Camus s’en prend à la pensée qui domine son époque, mais aussi la nôtre. Celle qui, à gauche, « interdit d’interdire », et, à droite, refuse toute réglementation. Cette pensée, il l'appelle "nihilisme". Ses origines ? Les Lumières. A cette époque, la raison défait la religion. Mais, comment la remplacer ? Et si le monde était absurde ? Nietzsche, Hegel et Marx vont tenter de lui trouver un sens. C’est l’histoire. Elle a une direction. Un jour tout ira bien. En attendant, tout est permis. Et voilà comment on peut commettre les crimes les plus effroyables. Mais, surtout, ce nihilisme est une imposture intellectuelle car il ne nie pas, comme il le dit, toutes les valeurs ! En effet, les nier c’est "laisser faire". Loi de la jungle et donc domination des puissants. (Et règne du statu quo. Le nihilisme est un conservatisme.)
Le nihilisme est une révolte qui a mal tourné. C’est, comme Satan, un ange déchu. Le phénomène est étrange. C'est l'union de la carpe et du lapin. C'est d'abord la révolte de théoriciens épris d'absolu (Nietzsche, Hegel et Marx). Absolu contre nature qui condamne la révolte à l'échec. Mais elle est récupérée par les puissants. Car ils y trouvent leur justification. En effet, le nihilisme débouche sur le triomphe de l’animal : classe dominante d’individus jouisseurs et classe laborieuse de bêtes de somme. 
La vraie révolte, elle, est le propre de l’homme. Elle part du monde tel qu'il est. Pas d'utopie de l'absolu. Mais ne se satisfait pas de l’état des choses. Elle veut l’améliorer. Surtout, trouver un ordre au désordre, une « unité », qui est l’humanité. C'est-à-dire la dignité propre à tous les hommes. C’est un travail sans cesse recommencé. Une succession de renaissances. Construire une société, c’est vouloir réaliser une œuvre d’art collective. Et, parfois, ça marche. Et cette humanité de créateurs en tire une immense exaltation. Le « cogito ergo sum » de Camus est « je me révolte, donc nous sommes ».
(Voilà une pensée qui rejoint quasi exactement celle d’Hannah Arendt, de Paul Watzlawick et du Pragmatisme.)
Annexe. Quelques oppositions révélatrices ?

Nihilisme Révolte

Totalité (totalitarisme) Unité (principe propre à tous les Hommes / recherche d’un ordre dans le désordre / l’art)

Absolu (désir d') 
conduit à l'animalité Homme = ce qui est "entre" absolu (esprit pur) et animal. D'où mesure (sens de la mesure) / il n’existe pas de principe absolu – l’homme cherche en permanence à établir une cohérence dans un monde en mouvement chaotique. Pour cela il doit identifier des limites.
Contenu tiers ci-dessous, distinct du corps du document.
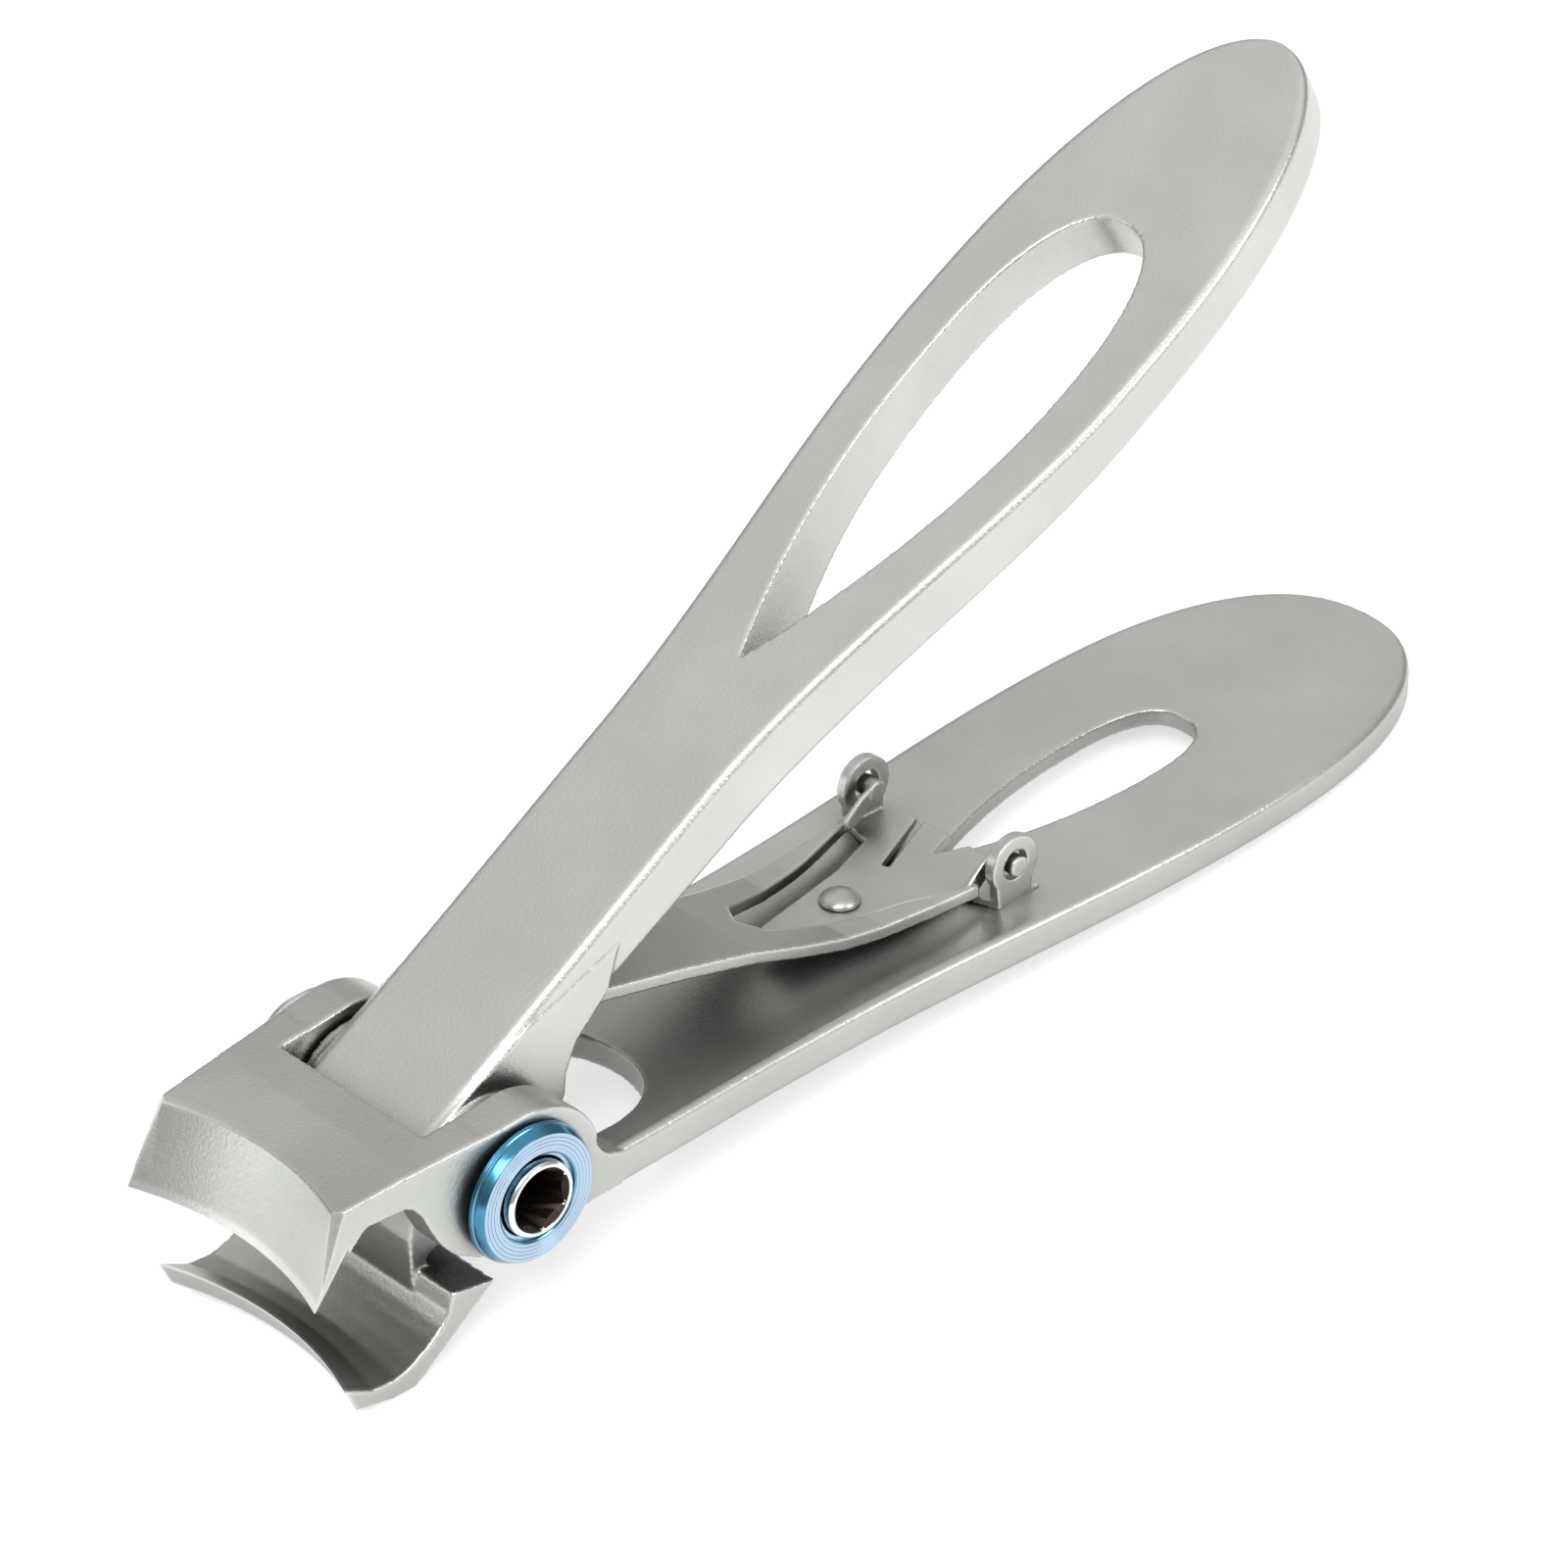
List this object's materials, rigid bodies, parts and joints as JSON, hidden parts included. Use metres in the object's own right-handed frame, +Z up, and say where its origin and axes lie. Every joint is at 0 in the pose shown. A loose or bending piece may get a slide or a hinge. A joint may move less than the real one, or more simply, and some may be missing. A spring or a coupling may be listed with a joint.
{
  "type": "nail clipper",
  "caption": "pliers-style nail clipper with two teardrop-pierced handles, a concave wide jaw on a collared cross axle and a forked leaf return spring",
  "frame": {"origin": "centre of the bounding box in X and Y, at the plane that the clipper stands on", "axes": "+X from the jaws to the handles, +Y along the pivot axle away from the blue collar, +Z up"},
  "size_m": [0.0924, 0.021, 0.0449],
  "materials": {
    "satin_steel": "bead-blasted satin nickel-grey steel",
    "pale_steel": "bead-blasted satin steel, slightly paler",
    "spring_steel": "satin spring steel with bright sheared edges",
    "polished_steel": "turned and polished steel",
    "blue_anodised": "turned, blue, glossy"
  },
  "bodies": {
    "frame": {"lower_handle": "satin_steel", "pivot_barrel_nut": "polished_steel", "pivot_screw": "polished_steel", "blue_collar": "blue_anodised", "steel_collar": "polished_steel", "spring_bracket": "satin_steel", "bracket_rivet": "polished_steel"},
    "lever": {"upper_lever": "pale_steel"},
    "spring": {"return_spring": "spring_steel"}
  },
  "joints": [
    {"name": "lever_pivot", "type": "hinge", "parent": "frame", "child": "lever", "pos_m": [-0.03145, 0, 0.00895], "axis": [0, 1, 0], "range_deg": [0, 23.5], "stiffness_Nm_per_rad": 0.5, "springref_deg": -11.46},
    {"name": "spring_pivot", "type": "hinge", "parent": "frame", "child": "spring", "pos_m": [0.00866, 0, 0.00665], "axis": [0, 1, 0], "range_deg": [-6.7, 0]}
  ],
  "couplings": [
    {"joint": "spring_pivot", "follows": "lever_pivot", "ratio": -0.278}
  ]
}
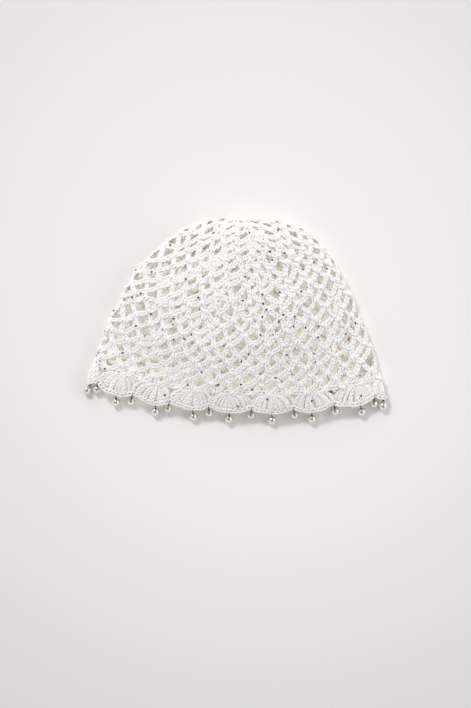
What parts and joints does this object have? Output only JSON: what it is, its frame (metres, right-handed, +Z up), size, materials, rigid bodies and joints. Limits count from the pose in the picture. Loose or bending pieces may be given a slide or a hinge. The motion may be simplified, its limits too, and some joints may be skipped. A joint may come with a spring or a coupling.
{
  "type": "crochet cap",
  "caption": "Soft flared crochet net cap lying flat, with a scalloped shell border and pearl drops hung on wire loops round its edge.",
  "frame": {"origin": "bottom centre of the lying cap's box, on the surface that it lies on", "axes": "+X across the hem, to the right as seen from above with the crown at the top; +Y from the hem towards the top of the crown; +Z up from the surface that it lies on"},
  "size_m": [0.28, 0.189, 0.0433],
  "materials": {
    "yarn": "matt, slightly fuzzy cotton yarn",
    "pearl": "pearl lustre",
    "wire": "dark burnished wire",
    "stud": "dark faceted studs"
  },
  "bodies": {
    "root": {"net_crown": "yarn", "shell_border": "yarn", "pearl_drop_01": "pearl", "pearl_drop_02": "pearl", "pearl_drop_03": "pearl", "pearl_drop_04": "pearl", "pearl_drop_05": "pearl", "pearl_drop_06": "pearl", "pearl_drop_07": "pearl", "pearl_drop_08": "pearl", "pearl_drop_09": "pearl", "pearl_drop_10": "pearl", "pearl_drop_11": "pearl", "pearl_drop_12": "pearl", "pearl_drop_13": "pearl", "pearl_drop_14": "pearl", "pearl_drop_15": "pearl", "pearl_drop_16": "pearl", "pearl_drop_17": "pearl", "pearl_drop_18": "pearl", "pearl_drop_19": "pearl", "pearl_drop_20": "pearl", "pearl_drop_21": "pearl", "pearl_drop_22": "pearl", "pearl_drop_23": "pearl", "pearl_drop_24": "pearl", "pearl_drop_25": "pearl", "pearl_drop_26": "pearl", "pearl_drop_27": "pearl", "pearl_drop_28": "pearl", "pearl_drop_29": "pearl", "pearl_drop_30": "pearl", "pearl_drop_31": "pearl", "pearl_drop_32": "pearl"}
  },
  "joints": []
}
Histoire. Et histoire qui a une direction et qui finit.
Résultat : pouvoir réactionnaire et conservateur (oligarchie)  Présent. L'histoire n'a pas de sens. Elle n'est qu'une succession de présents. Et elle ne finit pas.
Chaque présent est une renaissance. L'homme recrée, sans arrêt, la société (il a son sort entre les mains). Il lui donne une signification, un "sens" (à ne pas confondre avec "direction"). Résultat : démocratie. Hommes égaux car partagent un principe commun : "l'humanité".

Le haut pense pour le bas, ses lois s'imposent à tous (totalitarisme) La pensée vient d’en bas, elle gagne la société en partant d'un groupe

La théorie / l’utopie coupée de la réalité L’action. L'homme plonge la tête la première au milieu des éléments. C'est de l'action qu'émerge l'illumination.